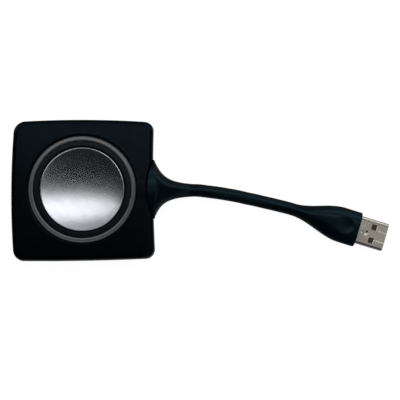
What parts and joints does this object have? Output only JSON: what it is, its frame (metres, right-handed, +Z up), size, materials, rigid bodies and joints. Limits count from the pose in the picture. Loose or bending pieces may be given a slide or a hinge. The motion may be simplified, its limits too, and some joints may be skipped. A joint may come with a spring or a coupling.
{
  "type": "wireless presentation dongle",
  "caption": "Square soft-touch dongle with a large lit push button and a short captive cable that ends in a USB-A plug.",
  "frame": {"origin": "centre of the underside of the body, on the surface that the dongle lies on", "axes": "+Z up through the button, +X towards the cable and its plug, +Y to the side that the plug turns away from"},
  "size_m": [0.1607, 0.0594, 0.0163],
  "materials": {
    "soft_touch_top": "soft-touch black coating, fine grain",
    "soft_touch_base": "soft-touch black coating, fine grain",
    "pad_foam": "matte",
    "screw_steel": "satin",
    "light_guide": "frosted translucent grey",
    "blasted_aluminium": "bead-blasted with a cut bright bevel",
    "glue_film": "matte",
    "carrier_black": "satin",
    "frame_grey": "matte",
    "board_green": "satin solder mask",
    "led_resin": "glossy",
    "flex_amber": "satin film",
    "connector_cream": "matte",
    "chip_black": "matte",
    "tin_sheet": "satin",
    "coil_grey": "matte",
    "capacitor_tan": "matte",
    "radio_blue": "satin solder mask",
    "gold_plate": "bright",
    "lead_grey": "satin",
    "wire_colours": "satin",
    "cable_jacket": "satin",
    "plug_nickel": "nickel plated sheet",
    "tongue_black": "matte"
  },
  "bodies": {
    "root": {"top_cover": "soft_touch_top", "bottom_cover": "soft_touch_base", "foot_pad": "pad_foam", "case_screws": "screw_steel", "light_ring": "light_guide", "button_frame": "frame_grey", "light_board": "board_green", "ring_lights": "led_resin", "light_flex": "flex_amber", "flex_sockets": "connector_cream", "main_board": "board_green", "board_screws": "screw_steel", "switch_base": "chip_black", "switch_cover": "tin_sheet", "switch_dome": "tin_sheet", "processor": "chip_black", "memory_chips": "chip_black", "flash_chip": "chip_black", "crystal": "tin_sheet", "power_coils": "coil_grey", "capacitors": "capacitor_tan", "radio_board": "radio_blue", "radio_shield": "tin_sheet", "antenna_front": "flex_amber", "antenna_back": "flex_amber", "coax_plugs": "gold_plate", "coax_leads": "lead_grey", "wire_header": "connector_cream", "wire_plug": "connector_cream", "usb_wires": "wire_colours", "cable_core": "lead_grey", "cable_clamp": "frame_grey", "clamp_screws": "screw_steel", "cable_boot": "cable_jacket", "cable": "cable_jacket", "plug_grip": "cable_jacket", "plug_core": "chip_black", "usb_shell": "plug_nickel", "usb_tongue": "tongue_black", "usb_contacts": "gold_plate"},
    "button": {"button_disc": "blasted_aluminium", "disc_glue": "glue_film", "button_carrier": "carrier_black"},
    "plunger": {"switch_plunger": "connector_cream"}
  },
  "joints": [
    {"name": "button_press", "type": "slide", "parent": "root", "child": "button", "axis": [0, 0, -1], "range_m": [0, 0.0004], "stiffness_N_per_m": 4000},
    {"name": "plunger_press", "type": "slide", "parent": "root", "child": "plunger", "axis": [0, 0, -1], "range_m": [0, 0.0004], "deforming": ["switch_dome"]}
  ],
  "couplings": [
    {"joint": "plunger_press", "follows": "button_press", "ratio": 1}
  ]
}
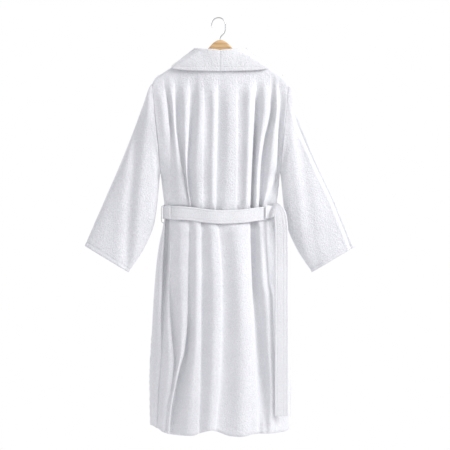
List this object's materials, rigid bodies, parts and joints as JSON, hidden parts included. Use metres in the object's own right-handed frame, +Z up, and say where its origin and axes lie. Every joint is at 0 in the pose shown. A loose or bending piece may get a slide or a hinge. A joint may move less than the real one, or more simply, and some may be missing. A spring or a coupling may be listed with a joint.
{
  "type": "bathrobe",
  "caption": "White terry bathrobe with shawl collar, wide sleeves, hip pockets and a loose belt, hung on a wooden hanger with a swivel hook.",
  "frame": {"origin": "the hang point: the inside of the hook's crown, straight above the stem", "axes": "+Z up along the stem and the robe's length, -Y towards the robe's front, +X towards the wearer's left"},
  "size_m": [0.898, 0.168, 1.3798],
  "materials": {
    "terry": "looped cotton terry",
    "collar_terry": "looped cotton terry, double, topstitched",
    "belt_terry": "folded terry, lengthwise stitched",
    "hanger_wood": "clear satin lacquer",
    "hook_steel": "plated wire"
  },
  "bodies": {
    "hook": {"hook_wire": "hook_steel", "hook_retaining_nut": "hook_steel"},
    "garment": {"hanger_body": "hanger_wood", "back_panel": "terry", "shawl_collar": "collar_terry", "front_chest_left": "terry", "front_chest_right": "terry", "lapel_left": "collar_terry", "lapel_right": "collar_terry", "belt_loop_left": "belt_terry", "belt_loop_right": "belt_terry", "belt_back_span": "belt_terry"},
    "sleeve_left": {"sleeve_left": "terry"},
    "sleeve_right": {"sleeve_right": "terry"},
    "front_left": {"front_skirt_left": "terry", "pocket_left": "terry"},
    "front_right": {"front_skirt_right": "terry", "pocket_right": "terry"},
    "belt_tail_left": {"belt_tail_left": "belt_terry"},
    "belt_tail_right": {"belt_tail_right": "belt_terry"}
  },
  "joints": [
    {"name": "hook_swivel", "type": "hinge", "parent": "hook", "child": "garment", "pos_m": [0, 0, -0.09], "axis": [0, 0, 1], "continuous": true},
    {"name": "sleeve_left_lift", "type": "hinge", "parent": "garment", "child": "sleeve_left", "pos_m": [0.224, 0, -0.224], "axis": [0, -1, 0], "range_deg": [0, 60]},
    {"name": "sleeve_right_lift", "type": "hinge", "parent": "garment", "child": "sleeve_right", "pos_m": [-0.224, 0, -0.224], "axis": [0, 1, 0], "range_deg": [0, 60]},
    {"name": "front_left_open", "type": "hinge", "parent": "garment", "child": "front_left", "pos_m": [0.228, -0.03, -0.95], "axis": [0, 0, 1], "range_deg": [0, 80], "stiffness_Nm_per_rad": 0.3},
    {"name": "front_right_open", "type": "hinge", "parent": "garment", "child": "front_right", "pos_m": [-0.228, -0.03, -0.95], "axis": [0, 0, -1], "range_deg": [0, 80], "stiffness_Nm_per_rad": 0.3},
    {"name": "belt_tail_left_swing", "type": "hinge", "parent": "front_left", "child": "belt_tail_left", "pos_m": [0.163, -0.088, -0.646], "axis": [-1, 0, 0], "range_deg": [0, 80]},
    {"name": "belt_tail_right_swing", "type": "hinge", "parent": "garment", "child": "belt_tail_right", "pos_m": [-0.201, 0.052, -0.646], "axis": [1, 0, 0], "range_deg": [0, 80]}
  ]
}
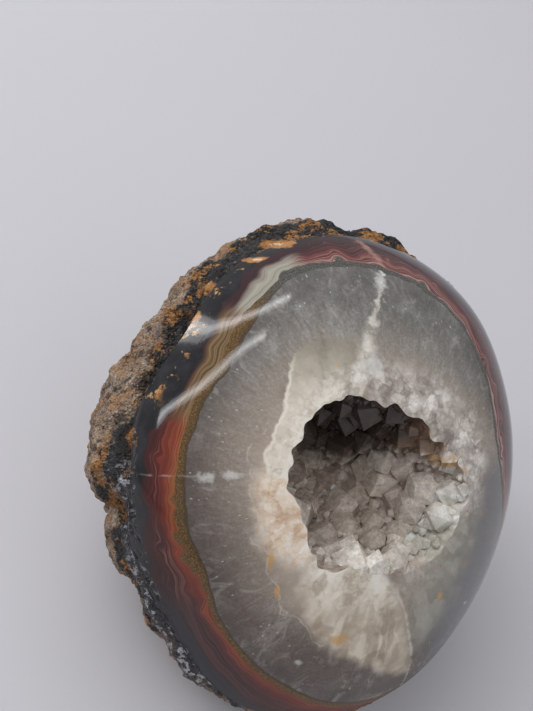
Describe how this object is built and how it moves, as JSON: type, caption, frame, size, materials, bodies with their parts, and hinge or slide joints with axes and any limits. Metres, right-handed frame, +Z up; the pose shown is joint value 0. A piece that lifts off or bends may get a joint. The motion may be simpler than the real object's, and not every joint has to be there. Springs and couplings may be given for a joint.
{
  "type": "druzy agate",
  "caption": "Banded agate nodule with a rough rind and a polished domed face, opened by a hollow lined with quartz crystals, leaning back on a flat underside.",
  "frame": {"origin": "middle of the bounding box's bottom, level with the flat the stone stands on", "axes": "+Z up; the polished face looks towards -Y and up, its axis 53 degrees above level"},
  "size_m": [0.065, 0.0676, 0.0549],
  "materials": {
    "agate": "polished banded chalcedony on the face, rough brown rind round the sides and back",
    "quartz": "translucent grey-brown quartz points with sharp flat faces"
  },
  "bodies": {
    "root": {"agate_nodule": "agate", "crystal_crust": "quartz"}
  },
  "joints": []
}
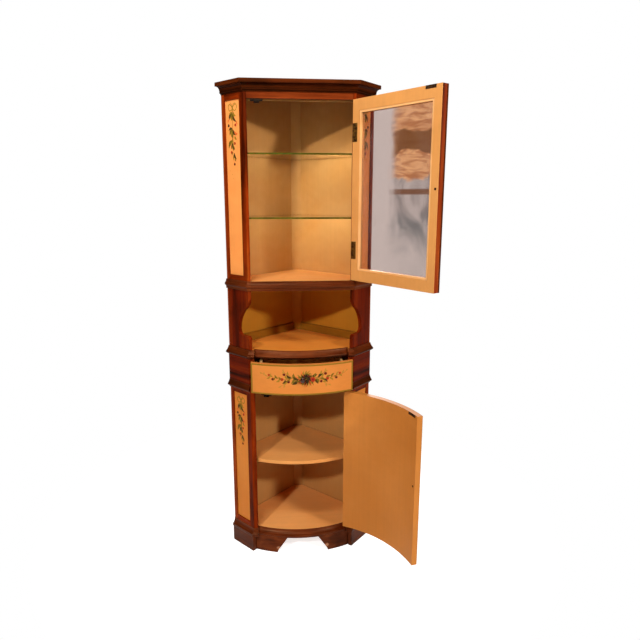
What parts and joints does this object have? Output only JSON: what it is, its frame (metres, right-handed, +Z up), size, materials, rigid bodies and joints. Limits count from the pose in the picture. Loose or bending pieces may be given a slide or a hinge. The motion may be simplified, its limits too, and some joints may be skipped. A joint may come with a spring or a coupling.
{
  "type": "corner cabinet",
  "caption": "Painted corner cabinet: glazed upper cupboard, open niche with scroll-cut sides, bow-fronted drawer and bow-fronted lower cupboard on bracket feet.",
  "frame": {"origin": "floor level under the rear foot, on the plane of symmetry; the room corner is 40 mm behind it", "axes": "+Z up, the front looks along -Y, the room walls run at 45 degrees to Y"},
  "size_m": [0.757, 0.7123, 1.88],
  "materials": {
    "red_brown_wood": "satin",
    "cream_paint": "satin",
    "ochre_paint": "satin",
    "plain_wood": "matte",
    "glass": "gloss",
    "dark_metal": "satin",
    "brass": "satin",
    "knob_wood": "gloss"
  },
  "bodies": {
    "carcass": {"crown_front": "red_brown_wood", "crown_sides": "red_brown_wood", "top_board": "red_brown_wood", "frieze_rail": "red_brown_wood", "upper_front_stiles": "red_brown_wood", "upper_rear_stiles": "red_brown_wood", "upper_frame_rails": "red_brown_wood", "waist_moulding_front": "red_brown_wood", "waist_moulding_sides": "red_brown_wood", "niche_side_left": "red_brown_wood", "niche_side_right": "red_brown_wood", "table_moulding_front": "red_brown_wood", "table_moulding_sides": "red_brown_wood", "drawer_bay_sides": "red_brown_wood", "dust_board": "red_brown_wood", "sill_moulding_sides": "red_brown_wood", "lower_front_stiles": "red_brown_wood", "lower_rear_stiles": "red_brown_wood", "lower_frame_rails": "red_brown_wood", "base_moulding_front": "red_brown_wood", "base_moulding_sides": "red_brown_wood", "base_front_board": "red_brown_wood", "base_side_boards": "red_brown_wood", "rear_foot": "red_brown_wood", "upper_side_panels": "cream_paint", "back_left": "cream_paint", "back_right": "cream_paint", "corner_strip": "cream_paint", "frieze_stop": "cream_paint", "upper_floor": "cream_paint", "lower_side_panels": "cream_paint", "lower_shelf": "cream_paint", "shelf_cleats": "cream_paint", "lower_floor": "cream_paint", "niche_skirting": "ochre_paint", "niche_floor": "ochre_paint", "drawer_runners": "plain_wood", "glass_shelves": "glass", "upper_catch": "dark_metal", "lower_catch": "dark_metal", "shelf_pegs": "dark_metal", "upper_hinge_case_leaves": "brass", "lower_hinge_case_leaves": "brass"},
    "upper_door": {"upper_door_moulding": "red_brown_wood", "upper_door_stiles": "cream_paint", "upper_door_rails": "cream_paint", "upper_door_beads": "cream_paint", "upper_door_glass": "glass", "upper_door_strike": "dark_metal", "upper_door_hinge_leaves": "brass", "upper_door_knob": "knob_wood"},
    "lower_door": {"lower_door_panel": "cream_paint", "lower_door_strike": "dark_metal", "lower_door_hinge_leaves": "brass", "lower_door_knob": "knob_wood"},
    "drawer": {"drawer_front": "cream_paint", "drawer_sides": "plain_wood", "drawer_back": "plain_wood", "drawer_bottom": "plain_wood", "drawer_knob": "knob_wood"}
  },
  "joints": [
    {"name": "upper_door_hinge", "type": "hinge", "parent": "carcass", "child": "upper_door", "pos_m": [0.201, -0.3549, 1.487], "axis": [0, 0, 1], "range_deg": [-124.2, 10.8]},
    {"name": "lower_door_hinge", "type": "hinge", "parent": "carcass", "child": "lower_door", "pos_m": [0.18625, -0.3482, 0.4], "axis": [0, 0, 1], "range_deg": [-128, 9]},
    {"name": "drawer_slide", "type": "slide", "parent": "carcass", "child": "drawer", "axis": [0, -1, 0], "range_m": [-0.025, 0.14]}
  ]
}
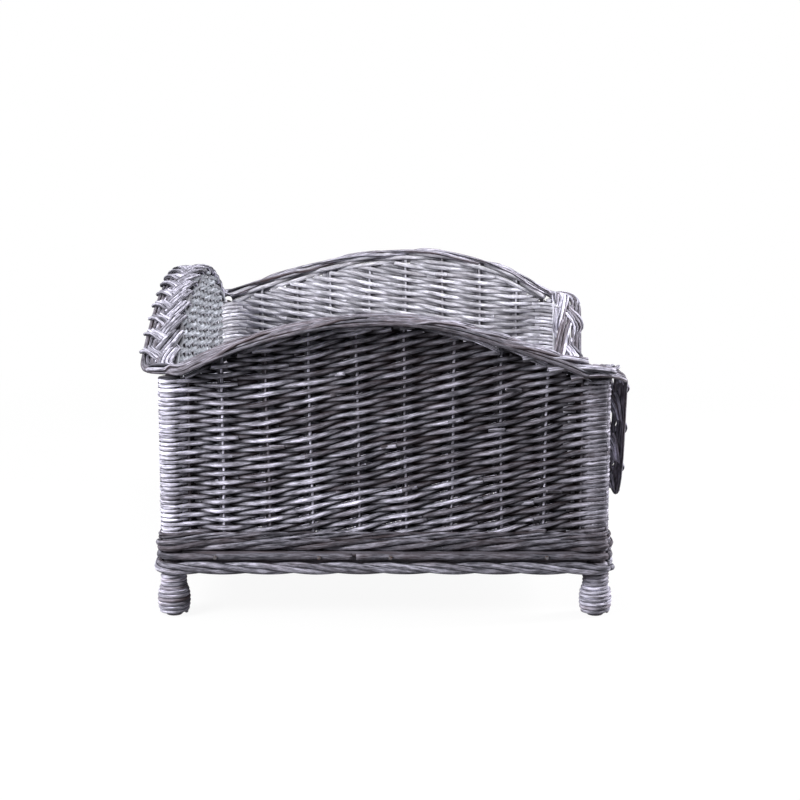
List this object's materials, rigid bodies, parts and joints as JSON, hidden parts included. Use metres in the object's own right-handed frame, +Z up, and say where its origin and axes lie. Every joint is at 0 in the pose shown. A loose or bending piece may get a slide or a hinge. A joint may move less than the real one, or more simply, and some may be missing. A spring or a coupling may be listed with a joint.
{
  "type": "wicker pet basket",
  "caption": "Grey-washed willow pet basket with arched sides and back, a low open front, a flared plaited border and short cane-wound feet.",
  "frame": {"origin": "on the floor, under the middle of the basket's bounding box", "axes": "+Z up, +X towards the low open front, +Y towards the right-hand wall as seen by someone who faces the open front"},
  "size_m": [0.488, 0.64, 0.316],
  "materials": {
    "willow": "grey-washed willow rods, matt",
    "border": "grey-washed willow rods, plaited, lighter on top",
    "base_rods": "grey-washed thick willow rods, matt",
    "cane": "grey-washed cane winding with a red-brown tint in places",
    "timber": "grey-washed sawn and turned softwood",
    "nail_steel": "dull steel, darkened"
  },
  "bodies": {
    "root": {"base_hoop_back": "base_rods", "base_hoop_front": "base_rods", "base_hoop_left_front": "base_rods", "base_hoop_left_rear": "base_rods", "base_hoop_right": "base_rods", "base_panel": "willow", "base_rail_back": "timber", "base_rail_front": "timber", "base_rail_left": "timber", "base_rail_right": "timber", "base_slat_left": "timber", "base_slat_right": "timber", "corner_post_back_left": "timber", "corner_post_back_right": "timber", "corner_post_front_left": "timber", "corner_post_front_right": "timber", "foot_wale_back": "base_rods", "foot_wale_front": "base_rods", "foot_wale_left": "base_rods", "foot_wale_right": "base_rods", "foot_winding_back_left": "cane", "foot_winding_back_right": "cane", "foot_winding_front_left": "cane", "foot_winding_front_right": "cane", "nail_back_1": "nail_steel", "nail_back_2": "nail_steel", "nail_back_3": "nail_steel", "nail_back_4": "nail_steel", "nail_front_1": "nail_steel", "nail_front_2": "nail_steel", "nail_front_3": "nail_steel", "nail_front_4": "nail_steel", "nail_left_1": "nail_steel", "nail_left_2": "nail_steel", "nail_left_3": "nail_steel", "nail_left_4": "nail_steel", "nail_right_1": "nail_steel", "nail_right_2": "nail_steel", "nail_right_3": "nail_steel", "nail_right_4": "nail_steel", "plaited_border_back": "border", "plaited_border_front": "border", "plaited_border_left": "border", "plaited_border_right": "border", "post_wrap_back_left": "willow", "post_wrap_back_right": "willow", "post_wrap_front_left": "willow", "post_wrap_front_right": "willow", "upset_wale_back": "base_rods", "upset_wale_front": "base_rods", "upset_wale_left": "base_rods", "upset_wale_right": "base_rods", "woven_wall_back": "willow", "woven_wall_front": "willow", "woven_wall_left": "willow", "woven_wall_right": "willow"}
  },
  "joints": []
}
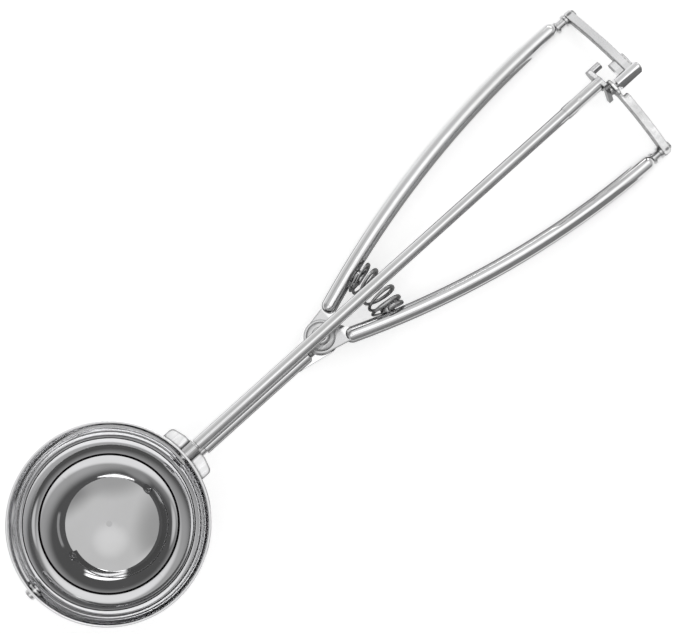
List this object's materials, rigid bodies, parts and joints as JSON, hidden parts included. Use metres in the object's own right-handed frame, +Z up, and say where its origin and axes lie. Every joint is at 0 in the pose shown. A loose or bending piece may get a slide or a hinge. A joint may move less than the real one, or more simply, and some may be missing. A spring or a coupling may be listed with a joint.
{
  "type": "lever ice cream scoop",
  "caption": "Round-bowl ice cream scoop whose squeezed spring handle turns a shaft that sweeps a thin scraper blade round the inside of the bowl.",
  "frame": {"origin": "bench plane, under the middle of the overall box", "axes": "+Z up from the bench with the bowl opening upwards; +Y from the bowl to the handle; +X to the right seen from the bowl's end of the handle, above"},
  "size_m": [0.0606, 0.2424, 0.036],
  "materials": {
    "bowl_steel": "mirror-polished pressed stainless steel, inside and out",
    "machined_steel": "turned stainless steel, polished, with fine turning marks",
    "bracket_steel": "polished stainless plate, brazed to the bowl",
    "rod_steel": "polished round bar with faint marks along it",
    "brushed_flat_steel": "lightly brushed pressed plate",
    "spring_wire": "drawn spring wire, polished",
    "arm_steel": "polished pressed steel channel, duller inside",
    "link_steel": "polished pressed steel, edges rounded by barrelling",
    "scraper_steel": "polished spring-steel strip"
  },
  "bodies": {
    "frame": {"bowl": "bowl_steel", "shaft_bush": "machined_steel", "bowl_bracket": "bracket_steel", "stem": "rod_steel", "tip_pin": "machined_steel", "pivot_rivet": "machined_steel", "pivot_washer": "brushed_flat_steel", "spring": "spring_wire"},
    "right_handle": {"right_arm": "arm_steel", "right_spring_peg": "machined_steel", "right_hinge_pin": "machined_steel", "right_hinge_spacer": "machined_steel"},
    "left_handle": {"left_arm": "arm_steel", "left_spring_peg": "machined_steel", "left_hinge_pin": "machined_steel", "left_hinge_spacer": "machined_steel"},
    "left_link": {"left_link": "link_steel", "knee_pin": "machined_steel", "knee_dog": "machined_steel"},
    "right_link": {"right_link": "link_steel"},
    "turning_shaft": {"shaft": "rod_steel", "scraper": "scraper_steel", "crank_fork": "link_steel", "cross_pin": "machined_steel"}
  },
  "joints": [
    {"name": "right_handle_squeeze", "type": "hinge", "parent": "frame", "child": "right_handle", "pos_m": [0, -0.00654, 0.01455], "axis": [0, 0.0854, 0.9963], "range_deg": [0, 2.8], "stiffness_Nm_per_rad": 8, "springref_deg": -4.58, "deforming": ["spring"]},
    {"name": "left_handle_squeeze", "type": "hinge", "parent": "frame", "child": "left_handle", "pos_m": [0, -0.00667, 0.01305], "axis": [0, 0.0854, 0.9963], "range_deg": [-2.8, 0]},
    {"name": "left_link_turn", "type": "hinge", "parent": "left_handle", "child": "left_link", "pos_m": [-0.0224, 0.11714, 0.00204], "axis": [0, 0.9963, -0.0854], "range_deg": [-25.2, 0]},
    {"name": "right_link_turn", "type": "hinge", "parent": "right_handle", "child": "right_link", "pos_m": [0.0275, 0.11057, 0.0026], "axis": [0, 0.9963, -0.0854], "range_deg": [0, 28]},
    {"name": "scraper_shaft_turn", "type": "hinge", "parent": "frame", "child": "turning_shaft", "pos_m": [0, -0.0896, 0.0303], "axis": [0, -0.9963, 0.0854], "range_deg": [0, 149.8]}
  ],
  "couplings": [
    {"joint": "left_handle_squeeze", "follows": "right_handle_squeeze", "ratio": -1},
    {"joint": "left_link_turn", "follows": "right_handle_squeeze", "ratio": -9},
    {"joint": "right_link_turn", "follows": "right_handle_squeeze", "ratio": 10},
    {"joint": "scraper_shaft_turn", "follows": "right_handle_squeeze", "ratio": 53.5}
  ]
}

:::

■ **WHAT IS EXPECTED**
Tell how many lines hold the string "from", giving the number and nothing else.

■ **THE COMPLETED TASK**
4